▸ **Input data**
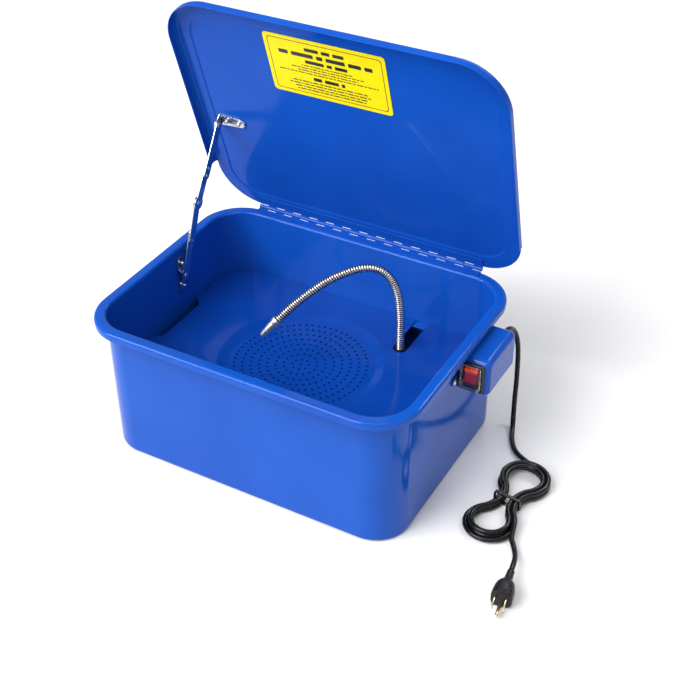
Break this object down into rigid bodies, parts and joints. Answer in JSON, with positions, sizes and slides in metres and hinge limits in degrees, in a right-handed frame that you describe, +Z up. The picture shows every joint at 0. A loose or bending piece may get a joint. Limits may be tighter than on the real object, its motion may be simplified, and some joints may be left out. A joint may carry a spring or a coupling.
{
  "type": "parts washer tank",
  "caption": "Bench-top steel parts washer: open tank with a hinged lid on a folding stay, drilled parts tray, bendable spout on a submerged pump, and a rocker switch box with mains cord.",
  "frame": {"origin": "centre of the tank's flat underside", "axes": "+X to the right seen from the front, the switch box side; +Y to the back, the hinge side; +Z up. The lid stands open at rest."},
  "size_m": [0.5854, 0.3601, 0.5195],
  "materials": {
    "blue_enamel": "gloss baked enamel with slight orange peel",
    "zinc": "bright zinc plate",
    "chrome": "bright plated steel",
    "black_rubber": "satin black",
    "black_plastic": "fine moulded texture",
    "red_lens": "gloss, tinted",
    "clear_vinyl": "clear flexible vinyl",
    "yellow_label": "printed vinyl sticker",
    "brass": "plain brass",
    "pump_plastic": "moulded, matt",
    "impeller_plastic": "natural moulded"
  },
  "bodies": {
    "tank": {"tank_shell": "blue_enamel", "tray_ledge_front": "blue_enamel", "tray_ledge_back": "blue_enamel", "hinge_leaf_tank": "blue_enamel", "hinge_pin": "zinc", "stay_low_pivot_rivet": "zinc", "stay_bracket_tank": "zinc", "tank_bracket_rivet_1": "zinc", "tank_bracket_rivet_2": "zinc", "spout_coupling": "black_rubber", "pump_housing": "pump_plastic", "pump_intake_cover": "pump_plastic", "pump_foot_1": "black_rubber", "pump_foot_2": "black_rubber", "pump_foot_3": "black_rubber", "pump_foot_4": "black_rubber", "outlet_tube": "clear_vinyl", "outlet_tube_clamp": "zinc", "pump_lead": "black_rubber", "pump_lead_grommet": "black_rubber", "switch_box_cover": "blue_enamel", "box_screw_1": "zinc", "box_screw_2": "zinc", "switch_body": "black_plastic", "switch_boot": "clear_vinyl", "terminal_block": "black_plastic", "cord_strain_relief": "black_rubber", "cord_drop": "black_rubber", "cord_hank": "black_rubber", "cord_tie": "black_plastic", "cord_tail": "black_rubber", "plug_body": "black_rubber", "plug_blade_left": "brass", "plug_blade_right": "brass", "plug_ground_pin": "brass"},
    "lid": {"lid_panel": "blue_enamel", "hinge_leaf_lid": "blue_enamel", "lid_label": "yellow_label", "stay_bracket_lid": "zinc", "lid_bracket_rivet_1": "zinc", "lid_bracket_rivet_2": "zinc", "stay_top_pivot_rivet": "zinc"},
    "stay_lower": {"stay_lower_strip_bottom": "zinc", "stay_lower_strip_top": "zinc", "stay_lower_arm_rivet": "zinc", "elbow_rivet_head": "zinc"},
    "stay_upper": {"stay_upper_strip_bottom": "zinc", "stay_upper_strip_top": "zinc", "fusible_link_rivet_1": "brass", "fusible_link_rivet_2": "brass", "elbow_rivet_tail": "zinc"},
    "spout_base": {"spout_foot": "chrome", "spout_bend": "chrome"},
    "spout": {"spout_arch": "chrome", "spout_nozzle": "chrome"},
    "tray": {"parts_tray": "blue_enamel"},
    "rocker": {"switch_rocker": "red_lens"},
    "impeller": {"pump_impeller": "impeller_plastic", "pump_shaft": "zinc"}
  },
  "joints": [
    {"name": "lid_hinge", "type": "hinge", "parent": "tank", "child": "lid", "pos_m": [0, 0.1675, 0.1961], "axis": [-1, 0, 0], "range_deg": [-74, 0]},
    {"name": "stay_lower_pivot", "type": "hinge", "parent": "tank", "child": "stay_lower", "pos_m": [-0.1965, 0.029, 0.154], "axis": [1, 0, 0], "range_deg": [0, 118.3]},
    {"name": "stay_upper_pivot", "type": "hinge", "parent": "lid", "child": "stay_upper", "pos_m": [-0.1906, 0.12014, 0.3322], "axis": [1, 0, 0], "range_deg": [-106.6, 0]},
    {"name": "spout_swivel", "type": "hinge", "parent": "tank", "child": "spout_base", "pos_m": [0.0925, 0.0855, 0.1], "axis": [0, 0, 1], "range_deg": [-45, 80]},
    {"name": "spout_lean", "type": "hinge", "parent": "spout_base", "child": "spout", "pos_m": [0.0925, 0.0855, 0.118], "axis": [0.7869, 0.617, 0], "range_deg": [0, 54.5], "deforming": ["spout_bend"]},
    {"name": "tray_lift", "type": "slide", "parent": "tank", "child": "tray", "axis": [0, 0, 1], "range_m": [0, 0.03]},
    {"name": "rocker_tilt", "type": "hinge", "parent": "tank", "child": "rocker", "pos_m": [0.2238, 0.0155, 0.1543], "axis": [1, 0, 0], "range_deg": [0, 16]},
    {"name": "impeller_spin", "type": "hinge", "parent": "tank", "child": "impeller", "pos_m": [0.0925, 0.03, 0.03], "axis": [0, 1, 0], "continuous": true}
  ],
  "couplings": [
    {"joint": "stay_lower_pivot", "follows": "lid_hinge", "ratio": -1.5914},
    {"joint": "stay_upper_pivot", "follows": "lid_hinge", "ratio": 1.4336},
    {"joint": "spout_lean", "follows": "lid_hinge", "ratio": -0.72973}
  ]
}
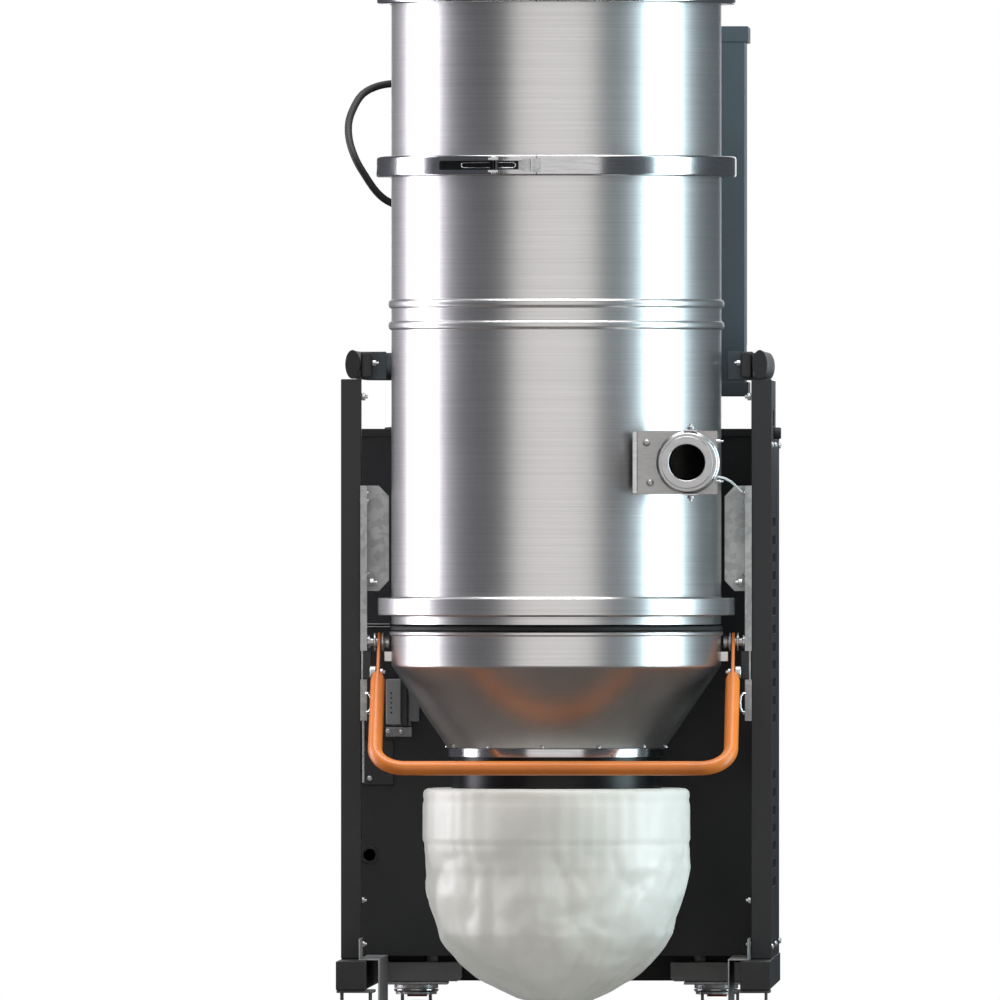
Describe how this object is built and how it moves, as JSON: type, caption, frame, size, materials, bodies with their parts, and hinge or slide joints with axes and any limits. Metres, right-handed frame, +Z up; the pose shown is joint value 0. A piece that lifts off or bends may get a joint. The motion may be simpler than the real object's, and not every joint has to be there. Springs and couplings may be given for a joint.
{
  "type": "dust collector",
  "caption": "Wheeled industrial dust collector: stainless drum and filter chamber over a hopper with a drop-down endless bag, bail lift and rear blower cabinet.",
  "frame": {"origin": "on the floor, under the middle of the machine's box", "axes": "+Z up, the drum at the front facing -Y, the handle at the back, +X to the right seen from the front"},
  "size_m": [0.602, 0.968, 1.622],
  "materials": {
    "brushed_steel": "horizontally brushed stainless steel",
    "dark_paint": "fine-textured dark powder coat",
    "grey_paint": "satin grey paint",
    "zinc": "galvanised steel with a fine spangle",
    "orange_paint": "satin orange powder coat",
    "black_plastic": "glossy black moulding",
    "rubber": "black rubber",
    "wheel_rubber": "dark grey rubber",
    "film": "creased translucent polythene",
    "filter_cloth": "pleated polyester felt",
    "red_plastic": "red moulding",
    "green_plastic": "green moulding"
  },
  "bodies": {
    "frame": {"drum": "brushed_steel", "filter_chamber": "brushed_steel", "lid": "brushed_steel", "clamp_ring_mid": "brushed_steel", "clamp_ring_top": "brushed_steel", "inlet_box": "brushed_steel", "inlet_tube": "brushed_steel", "base_rail_left": "dark_paint", "base_rail_right": "dark_paint", "post_left": "dark_paint", "post_right": "dark_paint", "rear_cross_rail": "dark_paint", "cabinet_shell": "dark_paint", "cabinet_side_right": "dark_paint", "cabinet_rear_panel": "dark_paint", "suction_pipe": "dark_paint", "handle": "dark_paint", "electrical_cupboard": "dark_paint", "cupboard_stand": "dark_paint", "castor_mount_left": "grey_paint", "castor_mount_right": "grey_paint", "blower_housing": "grey_paint", "blower_motor": "grey_paint", "exhaust_silencer": "grey_paint", "bag_tray": "zinc", "blower_shelf": "zinc", "filter_plate": "zinc", "side_bracket_left": "zinc", "side_bracket_right": "zinc", "bail_pivot_left": "zinc", "bail_pivot_right": "zinc", "lead_fitting": "zinc", "front_castor_bracket_left": "zinc", "front_castor_bracket_right": "zinc", "rear_castor_plate_left": "zinc", "rear_castor_plate_right": "zinc", "terminal_block": "black_plastic", "control_lead": "rubber", "filter_cartridge": "filter_cloth"},
    "bail": {"bail_lever": "orange_paint"},
    "hopper_unit": {"hopper": "brushed_steel", "hopper_seal": "rubber", "neck_ring": "brushed_steel", "bag_magazine": "black_plastic", "bag": "film"},
    "latch_mid": {"latch_lever_mid": "brushed_steel"},
    "latch_top": {"latch_lever_top": "brushed_steel"},
    "impeller": {"blower_impeller": "zinc"},
    "cupboard_door": {"cupboard_door": "dark_paint"},
    "main_switch": {"main_switch": "red_plastic"},
    "start_button": {"start_button": "green_plastic"},
    "stop_button": {"stop_button": "red_plastic"},
    "front_wheel_left": {"front_castor_wheel_left": "wheel_rubber"},
    "rear_fork_left": {"rear_castor_fork_left": "zinc"},
    "rear_wheel_left": {"rear_castor_wheel_left": "wheel_rubber"},
    "brake_left": {"brake_pedal_left": "red_plastic"},
    "front_wheel_right": {"front_castor_wheel_right": "wheel_rubber"},
    "rear_fork_right": {"rear_castor_fork_right": "zinc"},
    "rear_wheel_right": {"rear_castor_wheel_right": "wheel_rubber"},
    "brake_right": {"brake_pedal_right": "red_plastic"}
  },
  "joints": [
    {"name": "bail_lift", "type": "hinge", "parent": "frame", "child": "bail", "pos_m": [0, -0.194, 0.609], "axis": [-1, 0, 0], "range_deg": [0, 60]},
    {"name": "hopper_lower", "type": "slide", "parent": "frame", "child": "hopper_unit", "axis": [0, 0, -1], "range_m": [0, 0.02]},
    {"name": "latch_mid_swing", "type": "hinge", "parent": "frame", "child": "latch_mid", "pos_m": [-0.081, -0.4419, 1.271], "axis": [0, 0, 1], "range_deg": [0, 110]},
    {"name": "latch_top_swing", "type": "hinge", "parent": "frame", "child": "latch_top", "pos_m": [-0.081, -0.4419, 1.512], "axis": [0, 0, 1], "range_deg": [0, 110]},
    {"name": "impeller_spin", "type": "hinge", "parent": "frame", "child": "impeller", "pos_m": [-0.06, 0.236, 0.345], "axis": [1, 0, 0], "continuous": true},
    {"name": "door_swing", "type": "hinge", "parent": "frame", "child": "cupboard_door", "pos_m": [-0.121, 0.267, 1.248], "axis": [0, 0, 1], "range_deg": [0, 95]},
    {"name": "main_switch_turn", "type": "hinge", "parent": "cupboard_door", "child": "main_switch", "pos_m": [0.0705, 0.276, 1.36], "axis": [0, 1, 0], "range_deg": [0, 90]},
    {"name": "start_press", "type": "slide", "parent": "cupboard_door", "child": "start_button", "axis": [0, -1, 0], "range_m": [0, 0.004], "stiffness_N_per_m": 400, "springref_m": -0.001},
    {"name": "stop_press", "type": "slide", "parent": "cupboard_door", "child": "stop_button", "axis": [0, -1, 0], "range_m": [0, 0.004], "stiffness_N_per_m": 400, "springref_m": -0.001},
    {"name": "front_wheel_left_roll", "type": "hinge", "parent": "frame", "child": "front_wheel_left", "pos_m": [-0.275, -0.324, 0.05], "axis": [1, 0, 0], "continuous": true},
    {"name": "rear_castor_left_swivel", "type": "hinge", "parent": "frame", "child": "rear_fork_left", "pos_m": [-0.212, 0.346, 0.115], "axis": [0, 0, 1], "continuous": true},
    {"name": "rear_wheel_left_roll", "type": "hinge", "parent": "rear_fork_left", "child": "rear_wheel_left", "pos_m": [-0.212, 0.376, 0.05], "axis": [1, 0, 0], "continuous": true},
    {"name": "brake_left_press", "type": "hinge", "parent": "rear_fork_left", "child": "brake_left", "pos_m": [-0.212, 0.384, 0.109], "axis": [-1, 0, 0], "range_deg": [0, 12]},
    {"name": "front_wheel_right_roll", "type": "hinge", "parent": "frame", "child": "front_wheel_right", "pos_m": [0.275, -0.324, 0.05], "axis": [1, 0, 0], "continuous": true},
    {"name": "rear_castor_right_swivel", "type": "hinge", "parent": "frame", "child": "rear_fork_right", "pos_m": [0.212, 0.346, 0.115], "axis": [0, 0, 1], "continuous": true},
    {"name": "rear_wheel_right_roll", "type": "hinge", "parent": "rear_fork_right", "child": "rear_wheel_right", "pos_m": [0.212, 0.376, 0.05], "axis": [1, 0, 0], "continuous": true},
    {"name": "brake_right_press", "type": "hinge", "parent": "rear_fork_right", "child": "brake_right", "pos_m": [0.212, 0.384, 0.109], "axis": [-1, 0, 0], "range_deg": [0, 12]}
  ],
  "couplings": [
    {"joint": "hopper_lower", "follows": "bail_lift", "m_per_rad": 0.019}
  ]
}
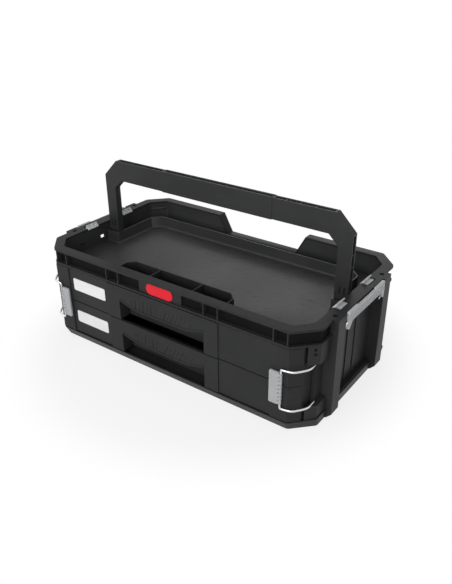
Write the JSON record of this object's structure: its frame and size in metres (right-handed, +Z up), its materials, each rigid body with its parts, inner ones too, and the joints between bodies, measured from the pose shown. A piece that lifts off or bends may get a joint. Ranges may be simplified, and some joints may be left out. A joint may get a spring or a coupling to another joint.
{
  "type": "tool storage caddy",
  "caption": "Stackable tool caddy with an open tray, small parts bin, drawers, corner and side latches and a folding carry handle.",
  "frame": {"origin": "centre of the case footprint, on the surface that it stands on", "axes": "+X to the right seen from the drawers, +Y to the rear, +Z up"},
  "size_m": [0.5704, 0.3196, 0.3008],
  "materials": {
    "case_black": "fine grained black polypropylene",
    "case_charcoal": "grained charcoal polypropylene",
    "latch_grey": "light grey moulded plastic",
    "runner_grey": "grey slide plastic",
    "wire_nickel": "bright nickel plated wire",
    "screw_steel": "zinc plated steel",
    "badge_red": "glossy red badge, bare",
    "label_white": "white label, blank"
  },
  "bodies": {
    "case": {"base_shell": "case_black", "side_frame_left": "case_black", "side_frame_right": "case_black", "rear_panel": "case_black", "corner_post_left": "case_charcoal", "corner_post_right": "case_charcoal", "top_rim": "case_charcoal", "tray_liner": "case_black", "front_bin": "case_black", "runner_upper_left": "runner_grey", "runner_upper_right": "runner_grey", "runner_lower_left": "runner_grey", "runner_lower_right": "runner_grey", "stack_catch_front_left": "latch_grey", "stack_catch_front_right": "latch_grey", "stack_catch_rear_left": "latch_grey", "stack_catch_rear_right": "latch_grey", "badge": "badge_red", "base_screws": "screw_steel", "pivot_pin_left": "screw_steel", "pivot_pin_right": "screw_steel"},
    "handle": {"handle_arm_left": "case_black", "handle_arm_right": "case_black", "handle_sleeve": "case_black"},
    "drawer_upper": {"drawer_upper_tub": "case_black", "drawer_upper_front": "case_charcoal", "drawer_upper_label": "label_white"},
    "drawer_lower": {"drawer_lower_tub": "case_black", "drawer_lower_front": "case_charcoal", "drawer_lower_label": "label_white"},
    "corner_bail_left": {"corner_wire_left": "wire_nickel"},
    "corner_clip_left": {"corner_pad_left": "latch_grey"},
    "side_bail_left": {"side_wire_left": "wire_nickel"},
    "side_clip_left": {"side_pad_left": "latch_grey"},
    "corner_bail_right": {"corner_wire_right": "wire_nickel"},
    "corner_clip_right": {"corner_pad_right": "latch_grey"},
    "side_bail_right": {"side_wire_right": "wire_nickel"},
    "side_clip_right": {"side_pad_right": "latch_grey"}
  },
  "joints": [
    {"name": "handle_fold", "type": "hinge", "parent": "case", "child": "handle", "pos_m": [0, 0, 0.162], "axis": [-1, 0, 0], "range_deg": [0, 90]},
    {"name": "drawer_upper_slide", "type": "slide", "parent": "case", "child": "drawer_upper", "axis": [0, -1, 0], "range_m": [0, 0.22]},
    {"name": "drawer_lower_slide", "type": "slide", "parent": "case", "child": "drawer_lower", "axis": [0, -1, 0], "range_m": [0, 0.22]},
    {"name": "corner_bail_left_swing", "type": "hinge", "parent": "case", "child": "corner_bail_left", "pos_m": [-0.264, -0.116, 0.078], "axis": [0, 0, -1], "range_deg": [0, 100]},
    {"name": "corner_clip_left_flip", "type": "hinge", "parent": "corner_bail_left", "child": "corner_clip_left", "pos_m": [-0.2307, -0.16, 0.078], "axis": [0, 0, -1], "range_deg": [0, 120]},
    {"name": "side_bail_left_swing", "type": "hinge", "parent": "case", "child": "side_bail_left", "pos_m": [-0.276, 0, 0.14], "axis": [0, -1, 0], "range_deg": [0, 110]},
    {"name": "side_clip_left_flip", "type": "hinge", "parent": "side_bail_left", "child": "side_clip_left", "pos_m": [-0.2825, 0, 0.161], "axis": [0, -1, 0], "range_deg": [0, 120]},
    {"name": "corner_bail_right_swing", "type": "hinge", "parent": "case", "child": "corner_bail_right", "pos_m": [0.264, -0.116, 0.078], "axis": [0, 0, 1], "range_deg": [0, 100]},
    {"name": "corner_clip_right_flip", "type": "hinge", "parent": "corner_bail_right", "child": "corner_clip_right", "pos_m": [0.2307, -0.16, 0.078], "axis": [0, 0, 1], "range_deg": [0, 120]},
    {"name": "side_bail_right_swing", "type": "hinge", "parent": "case", "child": "side_bail_right", "pos_m": [0.276, 0, 0.14], "axis": [0, 1, 0], "range_deg": [0, 110]},
    {"name": "side_clip_right_flip", "type": "hinge", "parent": "side_bail_right", "child": "side_clip_right", "pos_m": [0.2825, 0, 0.161], "axis": [0, 1, 0], "range_deg": [0, 120]}
  ]
}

▸ **What you will do**
Gather all lines from the records above in which "axes" appears.

▸ **Finished exercise**
  "frame": {"origin": "centre of the tank's flat underside", "axes": "+X to the right seen from the front, the switch box side; +Y to the back, the hinge side; +Z up. The lid stands open at rest."},
Describe how this object is built and how it moves, as JSON: type, caption, frame, size, materials, bodies with their parts, and hinge or slide joints with axes and any limits. Metres, right-handed frame, +Z up; the pose shown is joint value 0. A piece that lifts off or bends may get a joint. The motion may be simpler than the real object's, and not every joint has to be there. Springs and couplings may be given for a joint.
  "frame": {"origin": "on the floor, under the middle of the machine's box", "axes": "+Z up, the drum at the front facing -Y, the handle at the back, +X to the right seen from the front"},
  "frame": {"origin": "centre of the case footprint, on the surface that it stands on", "axes": "+X to the right seen from the drawers, +Y to the rear, +Z up"},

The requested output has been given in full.